Edinburgh city council said last night the "vast majority" of its schools would open today. However, nine of its 87 primaries will stay shut. They are: Colinton, Currie, Dean Park, Gilmerton, Nether Currie, Newcraighall, Ratho and St Cuthbert's RC. Clovenstone will be closed but its nursery will open.
A spokesman said: "These are in the south west area where access roads are blocked still. There are also issues with blocked emergency exits.
They're on our priority list for ploughing and gritting, and we expect to be able to open them on Tuesday."
Nursery classes and breakfast clubs have also been cancelled at several other primaries. Five special schools, at Prospect Bank, Gorgie Mills, Kaimes, Oaklands and Woodlands, will also remain closed. All of the council's secondary schools will be open except Liberton High which will be open only for S4-S6.
Other areas where some schools are due to stay closed today include Falkirk, where 16 primaries will be shut, along with 11 in Angus and Cultercullen Primary in Aberdeenshire. Several primaries in Aberdeen will operate reduced hours. School buses will not operate to some schools.
The Scottish Government said nearly half of the country's councils expected to open all schools, including Argyll & Bute, Dundee, East Ayrshire, East Dunbartonshire, East Lothian, Glasgow, Midlothian, North Lanarkshire, Perth and Kinross, Renfrewshire, Scottish Borders, South Ayrshire and South Lanarkshire.
Education secretary Mike Russell said: "We have experienced the worst snowfall at this time of year since 1965. Despite the best efforts of local authorities and school staff, road closures and hazardous conditions made school closures unavoidable in many parts of the country.
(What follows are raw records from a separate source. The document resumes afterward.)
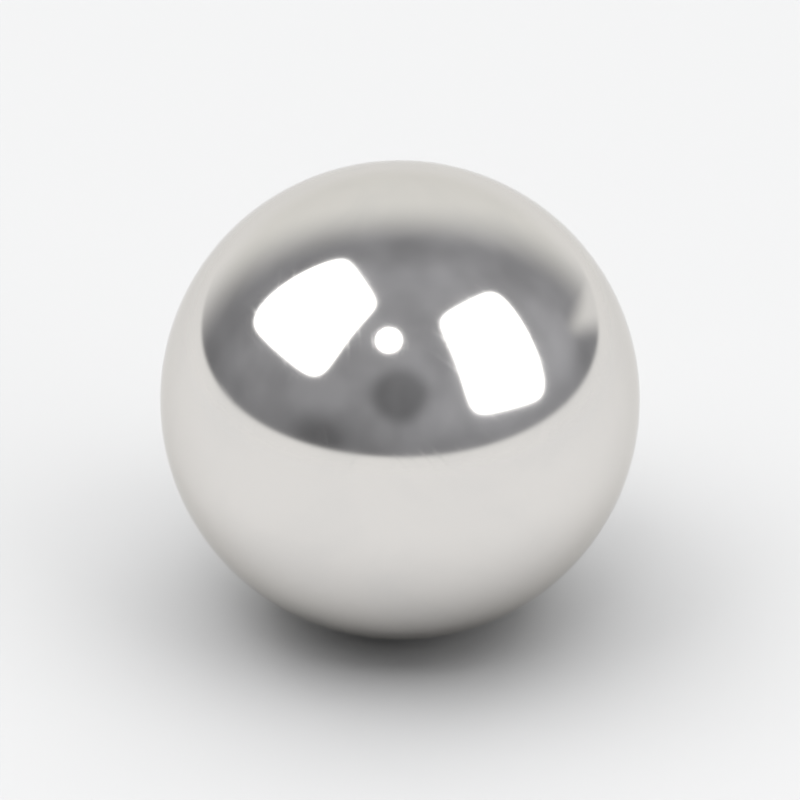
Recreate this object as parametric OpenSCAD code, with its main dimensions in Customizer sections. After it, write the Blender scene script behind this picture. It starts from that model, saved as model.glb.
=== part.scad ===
// Loose steel ball, ground and lapped to a true sphere.
// It is one solid, hardened through, with no seam, flat, hole or mark.
// The origin is at the ball's centre, and +Z is up. Sizes are in millimetres.

/* [Ball] */
// Diameter across the finished ball
ball_diameter = 12; // [3:0.5:25]

/* [Hidden] */
// The radius sets the surface, and the lowest point that a race or cup carries
ball_radius = ball_diameter / 2;
// Facets round the ball in previews, few enough to redraw quickly
preview_facets = 180;

// The whole ball, in the light grey of polished steel
module ball() {
    color([0.78, 0.77, 0.75])
        sphere(r = ball_radius, $fn = preview_facets);
}

ball();
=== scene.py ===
import math

import bpy
from mathutils import Matrix, Quaternion, Vector


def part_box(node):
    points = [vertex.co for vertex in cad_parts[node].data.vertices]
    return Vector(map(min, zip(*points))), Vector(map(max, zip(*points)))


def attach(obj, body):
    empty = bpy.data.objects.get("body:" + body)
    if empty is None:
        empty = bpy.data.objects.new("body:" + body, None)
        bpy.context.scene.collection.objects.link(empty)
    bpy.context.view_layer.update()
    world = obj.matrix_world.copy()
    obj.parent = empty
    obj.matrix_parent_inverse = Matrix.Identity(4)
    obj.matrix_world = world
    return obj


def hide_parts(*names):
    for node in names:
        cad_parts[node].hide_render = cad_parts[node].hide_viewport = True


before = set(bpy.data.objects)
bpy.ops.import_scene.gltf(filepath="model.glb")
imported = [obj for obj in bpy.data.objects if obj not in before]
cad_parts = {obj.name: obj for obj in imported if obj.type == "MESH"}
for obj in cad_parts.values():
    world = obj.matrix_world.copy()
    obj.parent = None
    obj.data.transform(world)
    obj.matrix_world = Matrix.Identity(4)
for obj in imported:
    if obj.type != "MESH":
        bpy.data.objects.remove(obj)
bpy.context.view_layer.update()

lowest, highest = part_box("ball")
ballCentre = (lowest + highest) / 2
ballRadius = (highest.z - lowest.z) / 2
print("frame loaded, ball radius in mm:", round(ballRadius * 1000, 3))


# small helpers for building node trees
def addNode(tree, kind, **settings):
    node = tree.nodes.new(kind)
    for name, value in settings.items():
        setattr(node, name, value)
    return node


def feed(tree, socket, value):
    # a value is a number, a vector, a colour or another node's output
    if isinstance(value, bpy.types.NodeSocket):
        tree.links.new(value, socket)
    else:
        socket.default_value = value


def calculate(tree, operation, *values):
    node = addNode(tree, "ShaderNodeMath", operation=operation)
    for socket, value in zip(node.inputs, values):
        feed(tree, socket, value)
    return node.outputs["Value"]


def vectorMath(tree, operation, *values, result="Vector"):
    node = addNode(tree, "ShaderNodeVectorMath", operation=operation)
    for socket, value in zip(node.inputs, values):
        feed(tree, socket, value)
    return node.outputs[result]


def scaled(tree, vector, factor):
    node = addNode(tree, "ShaderNodeVectorMath", operation="SCALE")
    feed(tree, node.inputs["Vector"], vector)
    feed(tree, node.inputs["Scale"], factor)
    return node.outputs["Vector"]


def rescale(tree, value, fromMin, fromMax, toMin=0.0, toMax=1.0):
    node = addNode(tree, "ShaderNodeMapRange", interpolation_type="SMOOTHSTEP")
    sockets = ("Value", "From Min", "From Max", "To Min", "To Max")
    for name, number in zip(sockets, (value, fromMin, fromMax, toMin, toMax)):
        feed(tree, node.inputs[name], number)
    return node.outputs["Result"]


def blendColours(tree, share, first, second):
    node = addNode(tree, "ShaderNodeMix", data_type="RGBA")
    sockets = [s for s in node.inputs if s.type == "RGBA"]
    feed(tree, node.inputs["Factor"], share)
    feed(tree, sockets[0], first)
    feed(tree, sockets[1], second)
    return next(s for s in node.outputs if s.type == "RGBA")


def newGroup(name, inputs, output):
    group = bpy.data.node_groups.new(name, "ShaderNodeTree")
    group.interface.new_socket("Vector", in_out="INPUT", socket_type="NodeSocketVector")
    for socketName, value in inputs.items():
        socket = group.interface.new_socket(socketName, in_out="INPUT", socket_type="NodeSocketFloat")
        socket.default_value = value
    group.interface.new_socket(output, in_out="OUTPUT", socket_type="NodeSocketFloat")
    return group, addNode(group, "NodeGroupInput"), addNode(group, "NodeGroupOutput")


def useGroup(tree, group, where, inputs, output):
    node = addNode(tree, "ShaderNodeGroup", node_tree=group)
    feed(tree, node.inputs["Vector"], where)
    for name, value in inputs.items():
        feed(tree, node.inputs[name], value)
    return node.outputs[output]


def direction(azimuth, elevation):
    # azimuth 0 is behind the ball (+Y) and 90 is to its right (+X)
    a, e = math.radians(azimuth), math.radians(elevation)
    return Vector((math.sin(a) * math.cos(e), math.cos(a) * math.cos(e), math.sin(e)))


# the steel is a mirror with the faint haze and hairlines that lapping and handling leave
steel = {
    "colour": (0.776, 0.755, 0.727, 1.0),
    "oiledColour": (0.753, 0.735, 0.711, 1.0),
    "edgeTint": (0.85, 0.84, 0.82, 1.0),
    "roughness": 0.085,
    "hazeRoughness": 0.02,
    "markRoughness": 0.03,
    "smears": {"Smear Size": 0.0034},
    "longMarks": {"Patch Size": 0.0042, "Line Spacing": 0.00013, "Rarity": 0.68},
    "shortMarks": {"Patch Size": 0.0015, "Line Spacing": 0.00008, "Rarity": 0.68},
}
# how the noise of the smears is made, and the two values of it between which they fade in
smearForm = {
    "noise": {"Detail": 5.0, "Roughness": 0.55, "Distortion": 1.4},
    "fadeIn": (0.38, 0.68),
}


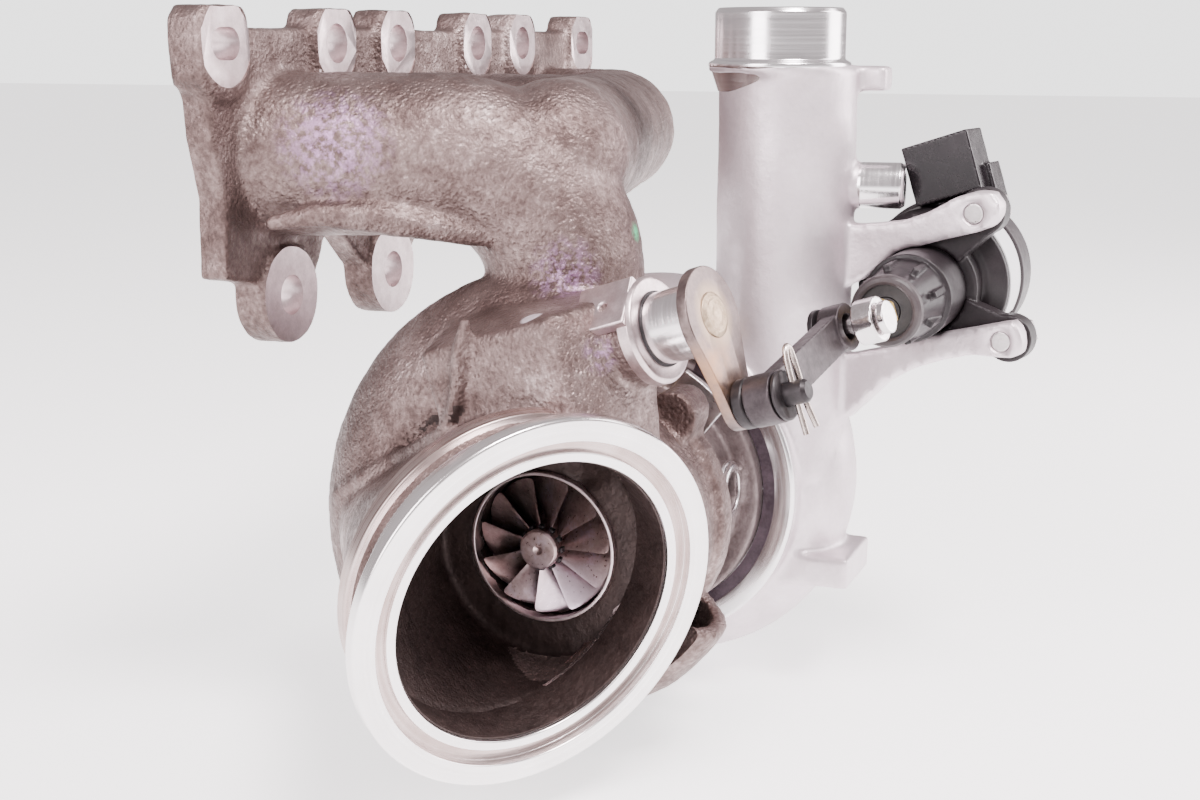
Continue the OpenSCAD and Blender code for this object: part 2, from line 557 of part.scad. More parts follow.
module cover_screws() color(steel) for (a = [45, 135, 225, 315]) on_rod(101) rotate([0, 0, a]) translate([13, 0, 0]) cylinder(h = 1.4, r = 2.4);
module actuator_bolts() color(steel) for (i = [0, 1]) at_ear(i, arm_y - 0.1) {
  translate([0, 0, 13.4]) cylinder(h = 1.2, r = 6);
  translate([0, 0, 14.6]) hexagon(10, 4);
  translate([0, 0, 1]) cylinder(h = 13, r = 2.95);
}

exhaust_manifold();
turbine_housing();
bearing_housing();
heat_shield();
turbine_clamp_plates();
turbine_clamp_bolts();
journal_bearing_turbine();
journal_bearing_compressor();
bearing_spacer();
thrust_bearing();
compressor_backplate();
backplate_seal();
snap_ring();
compressor_housing();
wastegate_bushing();
oil_feed_union();
turbine_wheel();
turbine_piston_ring();
rotor_shaft();
thrust_collar();
oil_flinger();
compressor_piston_ring();
compressor_wheel();
compressor_nut();
wastegate_spindle();
wastegate_flap();
flap_washer();
wastegate_lever();
lever_weld();
lever_pin();
pin_washer();
hairpin_clip();
link_bar();
push_rod();
rod_lock_nut();
knuckle_pin();
knuckle_washers();
actuator_nose();
actuator_body();
actuator_cover();
actuator_connector();
connector_pins();
actuator_label();
actuator_motor();
drive_screw();
screw_bearing();
rod_seal();
cover_screws();
actuator_bolts();
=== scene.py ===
import math
import bpy
import bmesh
import numpy as np
from mathutils import Matrix, Vector, noise


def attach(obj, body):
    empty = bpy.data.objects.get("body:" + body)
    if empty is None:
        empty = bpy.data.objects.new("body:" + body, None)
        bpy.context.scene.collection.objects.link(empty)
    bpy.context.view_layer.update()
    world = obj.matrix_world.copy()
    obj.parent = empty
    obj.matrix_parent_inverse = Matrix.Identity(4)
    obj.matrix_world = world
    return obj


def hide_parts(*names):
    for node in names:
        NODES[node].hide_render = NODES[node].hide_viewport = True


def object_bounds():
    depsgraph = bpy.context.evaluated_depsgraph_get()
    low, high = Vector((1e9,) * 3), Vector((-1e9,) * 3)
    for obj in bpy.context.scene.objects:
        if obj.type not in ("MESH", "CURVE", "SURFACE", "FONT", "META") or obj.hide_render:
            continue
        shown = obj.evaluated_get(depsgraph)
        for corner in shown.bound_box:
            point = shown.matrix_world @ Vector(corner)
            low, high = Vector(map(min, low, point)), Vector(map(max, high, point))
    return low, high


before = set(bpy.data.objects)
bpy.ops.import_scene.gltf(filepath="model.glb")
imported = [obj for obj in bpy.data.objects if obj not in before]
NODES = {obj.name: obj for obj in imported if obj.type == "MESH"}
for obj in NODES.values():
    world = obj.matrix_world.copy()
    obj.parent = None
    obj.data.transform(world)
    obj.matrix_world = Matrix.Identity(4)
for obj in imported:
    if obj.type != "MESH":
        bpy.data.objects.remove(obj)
BOX0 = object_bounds()
COLL = bpy.context.scene.collection
R = math.radians


# ---------------------------------------------------------------- frames, in mm
def T(x, y, z):
    return Matrix.Translation((x, y, z))


def RX(a):
    return Matrix.Rotation(R(a), 4, "X")


def RY(a):
    return Matrix.Rotation(R(a), 4, "Y")


def RZ(a):
    return Matrix.Rotation(R(a), 4, "Z")


SHAFT_Y, SHAFT_Z = -85.2, -133.5
WG = T(-98, -134.1, -66) @ RZ(259.8) @ RY(72)
LEVER, LINK, ROD_X, ROD_T = 23.6, 50.8, 12.8, 18.2
PIN_X, PIN_Y = LEVER * math.cos(R(4.9)), LEVER * math.sin(R(4.9))
KNUCKLE_Y = PIN_Y + math.sqrt(LINK ** 2 - (PIN_X - ROD_X) ** 2)
KNUCKLE = WG @ T(ROD_X, KNUCKLE_Y, ROD_T)


def on_shaft(x=0):
    return T(x, SHAFT_Y, SHAFT_Z) @ RY(90)


def on_outlet(t=0):
    return T(-129.4, -101.3, -135.7) @ RZ(235.2) @ RY(102.4) @ T(0, 0, t)


def on_rod(s=0):
    return KNUCKLE @ RZ(3.5) @ RX(-6.5) @ T(0, s, 0) @ RX(-90)


def at_pin(t=0):
    return WG @ T(PIN_X, PIN_Y, t)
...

"Weather permitting, we are expecting about 90 per cent of schools to open tomorrow (Monday], compared to less than half at the height of last week's disruption.
"We do not expect any blanket school closures and many local authorities which experienced significant disruption last week are hoping to open most, if not all, schools in their area.
"That so many pupils will be able to return to the classroom is down to the truly heroic efforts of everyone who has been clearing snow and ice this weekend.
"There have been cases, for example in East Lothian, where teachers, parents, pupils and other community volunteers have all pitched in to help prepare their local schools for reopening.
"I would like to express my profound thanks to everyone involved for all of their hard work. We would encourage communities to do what they can to keep school routes and pavements free from snow and ice."
Ms Prior said councils and schools were in a "difficult position". She said: "They have to balance the need to educate children against the risk presented by dangerous road conditions and of course also the disruption to home life."
She added: "For parents the challenges are enormous. Their children's education is being interrupted and no school means time off work or paying for childcare. While some may be able to work from home or come to some arrangement with their employer, for many the reality is different and this can cause a huge amount of financial and emotional pressure."
Education chiefs said last night that most councils already followed Scottish Government advice.
John Stodter, general secretary of the Association of Directors of Education in Scotland, said: "The advice from the Scottish Government is common sense and is what local authorities largely do. Blanket closures are exceptional."
In a letter to Mr Russell from Cosla spokeswoman Isabel Hutton, the organisation insisted that no school closure had been taken lightly by local councils.